The only reason that brand is important is for sizing. Although, seed beads come in standard sizes, think of them like clothes. A size 12 in one retailer may be very slightly different to a size 12 in another. The difference is small, but it is large enough to affect you. The same goes for seed beads – the difference results from different manufacturing techniques, all of which are a closely guarded secret.
If you want to know more about seed bead brands and how they differ, then check out this blog post. For now, let me provide you with a useful answer to your original question!
My recommended beads for bead weaving
Here’s a very quick guide that I hope will help you find the beads you need for the project you have in mind…
Peyote and Brick stitch
The best beads for bead weaving in Peyote or brick stitch are the cylinder beads. Their incredibly even shape means they ‘click’ together and create a beautiful finish. Plus they are so easy to use.
Learning a new technique
If you’re trying to learn a new technique, then I recommend using size 8 beads. These will be big enough to help you feel comfortable as you work, but small enough to look good.

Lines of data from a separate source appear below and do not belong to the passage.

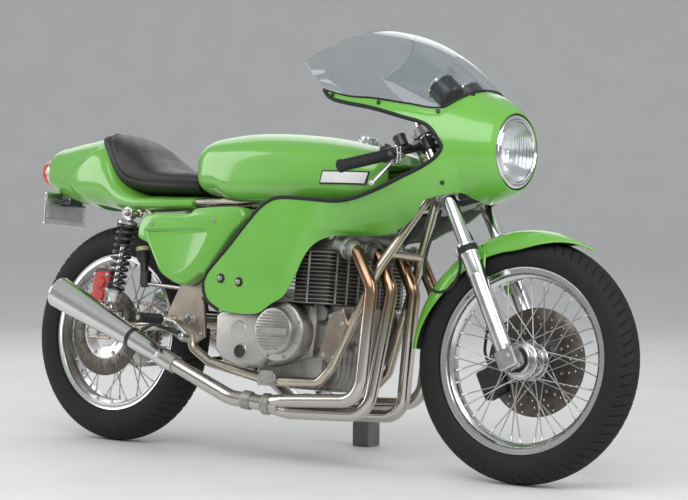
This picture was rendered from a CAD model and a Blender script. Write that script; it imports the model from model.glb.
"""Looks of the cafe racer: camera, light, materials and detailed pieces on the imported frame."""

import math
from math import acos, asin, atan2, cos, pi, radians, sin, tau

import bmesh
import bpy
from mathutils import Matrix, Vector


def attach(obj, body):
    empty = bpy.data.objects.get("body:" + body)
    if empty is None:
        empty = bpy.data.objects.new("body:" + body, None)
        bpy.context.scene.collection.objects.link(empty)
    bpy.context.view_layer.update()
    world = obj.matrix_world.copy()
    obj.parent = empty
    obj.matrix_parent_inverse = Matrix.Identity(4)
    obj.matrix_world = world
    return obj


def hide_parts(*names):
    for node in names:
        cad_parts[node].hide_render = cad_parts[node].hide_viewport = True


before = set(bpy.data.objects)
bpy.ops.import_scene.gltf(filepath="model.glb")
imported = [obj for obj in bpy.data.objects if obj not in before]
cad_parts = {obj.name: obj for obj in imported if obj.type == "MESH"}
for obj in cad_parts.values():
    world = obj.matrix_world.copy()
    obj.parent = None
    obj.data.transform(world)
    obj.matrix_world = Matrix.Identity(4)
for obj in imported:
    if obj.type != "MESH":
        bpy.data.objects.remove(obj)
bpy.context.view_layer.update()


def vec(x, y, z):
    return Vector((x, y, z))


# ---------------------------------------------------------------- frames
# Bike frame, in mm: X forward, Y left, Z up, rear axle over X = 0, upright.
# Steering frame: Z up the steering axis from where it meets the ground.
LEAN, RAKE, REST = radians(6), radians(28), radians(2.8)
WHEELBASE, TRAIL, WHEEL_R, TYRE_SECTION = 1460, 105, 330, 50
ORIGIN_X, ORIGIN_Y = 706, 84.5
SINK = TYRE_SECTION * (1 - cos(LEAN))
BIKE = (Matrix.Scale(0.001, 4) @ Matrix.Translation((-ORIGIN_X, -ORIGIN_Y, SINK))
        @ Matrix.Rotation(-LEAN, 4, "X"))
STEER_X = WHEELBASE + TRAIL
STEER = (BIKE @ Matrix.Translation((STEER_X, 0, 0)) @ Matrix.Rotation(-RAKE, 4, "Y")
         @ Matrix.Rotation(REST, 4, "Z"))
FORK_X = WHEEL_R * sin(RAKE) - TRAIL * cos(RAKE)
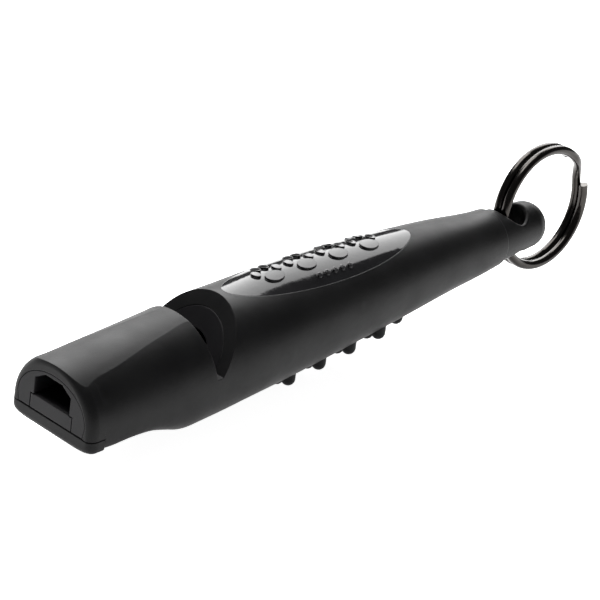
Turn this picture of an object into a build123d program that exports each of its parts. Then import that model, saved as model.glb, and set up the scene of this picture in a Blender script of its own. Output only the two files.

Try to use beads that are regular and even in shape. So, this means investing in good quality Czech, or (even better), Japanese seed beads. Don’t be tempted by that cheap bag in a random store. You will probably end up getting frustrated because the beads are all such a different size!
Beyond those two rules, I would say, just ‘find what feels good’. You will find that Cylinder beads always create a lovely uniform finish in any beading technique. But the structure of techniques like Herringbone or Right Angle Weave means this isn’t essential like it would be in Peyote or Brick stitch.
As you get used to a new bead weaving technique, you will find you can start to use smaller beads. So, scale down once you feel happy with the basics.
Now, if you are following a pattern, then use what the designer tells you to. That includes using the correct brand if the designer has specified that.